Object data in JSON
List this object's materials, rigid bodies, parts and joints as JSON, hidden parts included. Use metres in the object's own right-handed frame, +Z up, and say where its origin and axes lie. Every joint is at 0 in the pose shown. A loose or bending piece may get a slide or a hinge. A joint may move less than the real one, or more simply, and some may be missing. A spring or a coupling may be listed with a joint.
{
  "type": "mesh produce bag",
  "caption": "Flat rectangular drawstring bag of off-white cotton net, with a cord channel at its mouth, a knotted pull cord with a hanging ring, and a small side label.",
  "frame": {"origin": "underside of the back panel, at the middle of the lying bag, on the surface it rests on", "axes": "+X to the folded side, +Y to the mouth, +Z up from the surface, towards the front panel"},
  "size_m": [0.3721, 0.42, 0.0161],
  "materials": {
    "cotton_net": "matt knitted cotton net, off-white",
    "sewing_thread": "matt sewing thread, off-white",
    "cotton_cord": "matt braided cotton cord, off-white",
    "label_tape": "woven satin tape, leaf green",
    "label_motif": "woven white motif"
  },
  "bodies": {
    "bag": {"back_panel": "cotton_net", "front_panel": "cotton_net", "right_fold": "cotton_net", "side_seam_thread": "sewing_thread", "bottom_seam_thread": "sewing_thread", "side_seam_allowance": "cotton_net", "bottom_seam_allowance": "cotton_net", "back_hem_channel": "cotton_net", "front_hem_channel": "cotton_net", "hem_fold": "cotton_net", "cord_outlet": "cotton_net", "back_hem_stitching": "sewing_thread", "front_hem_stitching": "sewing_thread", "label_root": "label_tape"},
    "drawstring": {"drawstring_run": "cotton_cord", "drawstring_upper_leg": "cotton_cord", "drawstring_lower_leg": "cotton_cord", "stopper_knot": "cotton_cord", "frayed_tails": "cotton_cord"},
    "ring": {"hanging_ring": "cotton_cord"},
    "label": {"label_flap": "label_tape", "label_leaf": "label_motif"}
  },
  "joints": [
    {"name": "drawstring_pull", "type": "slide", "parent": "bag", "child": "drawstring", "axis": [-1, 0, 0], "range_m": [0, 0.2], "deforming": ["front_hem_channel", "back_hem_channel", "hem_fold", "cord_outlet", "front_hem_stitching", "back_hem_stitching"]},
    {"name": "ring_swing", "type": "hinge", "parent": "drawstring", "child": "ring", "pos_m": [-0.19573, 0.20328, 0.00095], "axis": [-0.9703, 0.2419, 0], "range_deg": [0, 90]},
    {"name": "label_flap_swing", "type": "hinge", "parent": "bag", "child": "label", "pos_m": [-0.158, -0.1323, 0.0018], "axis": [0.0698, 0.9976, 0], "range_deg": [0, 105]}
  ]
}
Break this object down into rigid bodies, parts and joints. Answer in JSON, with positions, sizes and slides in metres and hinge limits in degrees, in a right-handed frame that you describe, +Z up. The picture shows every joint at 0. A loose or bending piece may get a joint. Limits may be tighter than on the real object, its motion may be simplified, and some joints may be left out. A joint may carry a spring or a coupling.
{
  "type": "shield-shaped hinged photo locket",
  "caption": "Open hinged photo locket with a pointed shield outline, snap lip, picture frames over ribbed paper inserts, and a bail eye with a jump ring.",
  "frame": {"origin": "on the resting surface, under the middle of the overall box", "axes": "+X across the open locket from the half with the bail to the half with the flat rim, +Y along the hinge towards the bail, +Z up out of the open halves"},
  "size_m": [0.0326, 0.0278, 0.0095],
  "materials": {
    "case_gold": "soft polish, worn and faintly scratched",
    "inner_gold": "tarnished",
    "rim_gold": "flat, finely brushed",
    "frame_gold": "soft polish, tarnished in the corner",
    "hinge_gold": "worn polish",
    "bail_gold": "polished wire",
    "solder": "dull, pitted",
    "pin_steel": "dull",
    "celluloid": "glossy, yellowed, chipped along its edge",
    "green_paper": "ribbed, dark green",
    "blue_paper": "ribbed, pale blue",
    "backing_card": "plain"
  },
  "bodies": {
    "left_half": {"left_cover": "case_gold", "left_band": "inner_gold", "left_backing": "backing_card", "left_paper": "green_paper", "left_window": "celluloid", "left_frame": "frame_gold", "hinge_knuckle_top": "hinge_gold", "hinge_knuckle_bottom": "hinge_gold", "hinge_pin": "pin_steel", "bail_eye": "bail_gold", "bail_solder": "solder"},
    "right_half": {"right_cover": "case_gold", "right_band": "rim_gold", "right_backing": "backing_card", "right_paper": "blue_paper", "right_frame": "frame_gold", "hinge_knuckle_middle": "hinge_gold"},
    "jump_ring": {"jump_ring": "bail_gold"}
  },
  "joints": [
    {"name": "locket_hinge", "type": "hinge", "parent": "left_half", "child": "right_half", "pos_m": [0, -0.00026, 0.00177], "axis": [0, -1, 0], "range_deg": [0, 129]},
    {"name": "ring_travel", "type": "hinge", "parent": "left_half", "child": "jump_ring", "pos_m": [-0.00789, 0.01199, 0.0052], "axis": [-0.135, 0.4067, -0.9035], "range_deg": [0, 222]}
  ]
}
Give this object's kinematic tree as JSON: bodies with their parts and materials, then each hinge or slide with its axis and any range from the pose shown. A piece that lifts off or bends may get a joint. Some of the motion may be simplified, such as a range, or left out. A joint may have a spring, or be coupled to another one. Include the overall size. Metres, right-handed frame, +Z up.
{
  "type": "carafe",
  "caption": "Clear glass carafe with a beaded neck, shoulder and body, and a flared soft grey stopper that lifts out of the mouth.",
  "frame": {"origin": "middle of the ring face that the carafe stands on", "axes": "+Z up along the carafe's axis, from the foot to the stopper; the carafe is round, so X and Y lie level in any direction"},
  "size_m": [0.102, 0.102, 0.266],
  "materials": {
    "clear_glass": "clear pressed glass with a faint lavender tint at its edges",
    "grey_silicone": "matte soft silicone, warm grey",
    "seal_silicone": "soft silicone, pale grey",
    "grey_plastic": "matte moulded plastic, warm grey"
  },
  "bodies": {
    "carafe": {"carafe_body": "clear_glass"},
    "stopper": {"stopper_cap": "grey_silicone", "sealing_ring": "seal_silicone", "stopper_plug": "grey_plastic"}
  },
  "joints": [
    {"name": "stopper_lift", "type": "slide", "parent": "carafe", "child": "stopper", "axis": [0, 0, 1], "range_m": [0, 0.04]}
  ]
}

## Short exercise
Copy every line exactly. Leave nothing out.

## Expected answer
List this object's materials, rigid bodies, parts and joints as JSON, hidden parts included. Use metres in the object's own right-handed frame, +Z up, and say where its origin and axes lie. Every joint is at 0 in the pose shown. A loose or bending piece may get a slide or a hinge. A joint may move less than the real one, or more simply, and some may be missing. A spring or a coupling may be listed with a joint.
{
  "type": "mesh produce bag",
  "caption": "Flat rectangular drawstring bag of off-white cotton net, with a cord channel at its mouth, a knotted pull cord with a hanging ring, and a small side label.",
  "frame": {"origin": "underside of the back panel, at the middle of the lying bag, on the surface it rests on", "axes": "+X to the folded side, +Y to the mouth, +Z up from the surface, towards the front panel"},
  "size_m": [0.3721, 0.42, 0.0161],
  "materials": {
    "cotton_net": "matt knitted cotton net, off-white",
    "sewing_thread": "matt sewing thread, off-white",
    "cotton_cord": "matt braided cotton cord, off-white",
    "label_tape": "woven satin tape, leaf green",
    "label_motif": "woven white motif"
  },
  "bodies": {
    "bag": {"back_panel": "cotton_net", "front_panel": "cotton_net", "right_fold": "cotton_net", "side_seam_thread": "sewing_thread", "bottom_seam_thread": "sewing_thread", "side_seam_allowance": "cotton_net", "bottom_seam_allowance": "cotton_net", "back_hem_channel": "cotton_net", "front_hem_channel": "cotton_net", "hem_fold": "cotton_net", "cord_outlet": "cotton_net", "back_hem_stitching": "sewing_thread", "front_hem_stitching": "sewing_thread", "label_root": "label_tape"},
    "drawstring": {"drawstring_run": "cotton_cord", "drawstring_upper_leg": "cotton_cord", "drawstring_lower_leg": "cotton_cord", "stopper_knot": "cotton_cord", "frayed_tails": "cotton_cord"},
    "ring": {"hanging_ring": "cotton_cord"},
    "label": {"label_flap": "label_tape", "label_leaf": "label_motif"}
  },
  "joints": [
    {"name": "drawstring_pull", "type": "slide", "parent": "bag", "child": "drawstring", "axis": [-1, 0, 0], "range_m": [0, 0.2], "deforming": ["front_hem_channel", "back_hem_channel", "hem_fold", "cord_outlet", "front_hem_stitching", "back_hem_stitching"]},
    {"name": "ring_swing", "type": "hinge", "parent": "drawstring", "child": "ring", "pos_m": [-0.19573, 0.20328, 0.00095], "axis": [-0.9703, 0.2419, 0], "range_deg": [0, 90]},
    {"name": "label_flap_swing", "type": "hinge", "parent": "bag", "child": "label", "pos_m": [-0.158, -0.1323, 0.0018], "axis": [0.0698, 0.9976, 0], "range_deg": [0, 105]}
  ]
}
Break this object down into rigid bodies, parts and joints. Answer in JSON, with positions, sizes and slides in metres and hinge limits in degrees, in a right-handed frame that you describe, +Z up. The picture shows every joint at 0. A loose or bending piece may get a joint. Limits may be tighter than on the real object, its motion may be simplified, and some joints may be left out. A joint may carry a spring or a coupling.
{
  "type": "shield-shaped hinged photo locket",
  "caption": "Open hinged photo locket with a pointed shield outline, snap lip, picture frames over ribbed paper inserts, and a bail eye with a jump ring.",
  "frame": {"origin": "on the resting surface, under the middle of the overall box", "axes": "+X across the open locket from the half with the bail to the half with the flat rim, +Y along the hinge towards the bail, +Z up out of the open halves"},
  "size_m": [0.0326, 0.0278, 0.0095],
  "materials": {
    "case_gold": "soft polish, worn and faintly scratched",
    "inner_gold": "tarnished",
    "rim_gold": "flat, finely brushed",
    "frame_gold": "soft polish, tarnished in the corner",
    "hinge_gold": "worn polish",
    "bail_gold": "polished wire",
    "solder": "dull, pitted",
    "pin_steel": "dull",
    "celluloid": "glossy, yellowed, chipped along its edge",
    "green_paper": "ribbed, dark green",
    "blue_paper": "ribbed, pale blue",
    "backing_card": "plain"
  },
  "bodies": {
    "left_half": {"left_cover": "case_gold", "left_band": "inner_gold", "left_backing": "backing_card", "left_paper": "green_paper", "left_window": "celluloid", "left_frame": "frame_gold", "hinge_knuckle_top": "hinge_gold", "hinge_knuckle_bottom": "hinge_gold", "hinge_pin": "pin_steel", "bail_eye": "bail_gold", "bail_solder": "solder"},
    "right_half": {"right_cover": "case_gold", "right_band": "rim_gold", "right_backing": "backing_card", "right_paper": "blue_paper", "right_frame": "frame_gold", "hinge_knuckle_middle": "hinge_gold"},
    "jump_ring": {"jump_ring": "bail_gold"}
  },
  "joints": [
    {"name": "locket_hinge", "type": "hinge", "parent": "left_half", "child": "right_half", "pos_m": [0, -0.00026, 0.00177], "axis": [0, -1, 0], "range_deg": [0, 129]},
    {"name": "ring_travel", "type": "hinge", "parent": "left_half", "child": "jump_ring", "pos_m": [-0.00789, 0.01199, 0.0052], "axis": [-0.135, 0.4067, -0.9035], "range_deg": [0, 222]}
  ]
}
Give this object's kinematic tree as JSON: bodies with their parts and materials, then each hinge or slide with its axis and any range from the pose shown. A piece that lifts off or bends may get a joint. Some of the motion may be simplified, such as a range, or left out. A joint may have a spring, or be coupled to another one. Include the overall size. Metres, right-handed frame, +Z up.
{
  "type": "carafe",
  "caption": "Clear glass carafe with a beaded neck, shoulder and body, and a flared soft grey stopper that lifts out of the mouth.",
  "frame": {"origin": "middle of the ring face that the carafe stands on", "axes": "+Z up along the carafe's axis, from the foot to the stopper; the carafe is round, so X and Y lie level in any direction"},
  "size_m": [0.102, 0.102, 0.266],
  "materials": {
    "clear_glass": "clear pressed glass with a faint lavender tint at its edges",
    "grey_silicone": "matte soft silicone, warm grey",
    "seal_silicone": "soft silicone, pale grey",
    "grey_plastic": "matte moulded plastic, warm grey"
  },
  "bodies": {
    "carafe": {"carafe_body": "clear_glass"},
    "stopper": {"stopper_cap": "grey_silicone", "sealing_ring": "seal_silicone", "stopper_plug": "grey_plastic"}
  },
  "joints": [
    {"name": "stopper_lift", "type": "slide", "parent": "carafe", "child": "stopper", "axis": [0, 0, 1], "range_m": [0, 0.04]}
  ]
}